Another disadvantage with mobile NFC technology was that if the phone was lost or stolen, all the crucial data stored on it could be vulnerable in the wrong hands. To avoid this, Yeldi worked with intercept NFC card/Tag models where the information was stored only at the backend. The card/tag only facilitated authorisation and customer identification. Loss of card/tag did not mean access to funds and accounts as it came with 2 layer authorisations like a customer PIN number. In addition the card could be blocked instantly on loss to avoid any mishaps.
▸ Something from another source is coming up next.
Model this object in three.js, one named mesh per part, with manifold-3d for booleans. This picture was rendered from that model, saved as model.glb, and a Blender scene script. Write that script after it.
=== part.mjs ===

Less than quarter of our population owning smart phones or cards with NFC technology, wasn’t incentive enough for businesses to readily incorporate the new technology. Some B2B companies also found it expensive to invest in the initial infrastructure & technology. Yeldi decided to have tie ups and alliances with these companies. Being an end to end NFC ecosystem provider wherein the hardware, software, switch and license could be offered as a one stop solution to clients, the offering could cater to semi-medium, medium as well as large enterprises. Investment for the ecosystem would be cost effective and there would be minimum third party involvement making it convenient for the client too. More and more businesses wanted to participate and adapt to global business dynamics with the versatility of Yeldi NFC ecosystem. Businesses could take what they wanted and offer it as a small scale or large scale solution to their end customers.

All in all, Yeldi paved the way for showing how the drawbacks of any technology needn’t be a hindrance but when used strategically, it can catapult you into greatness.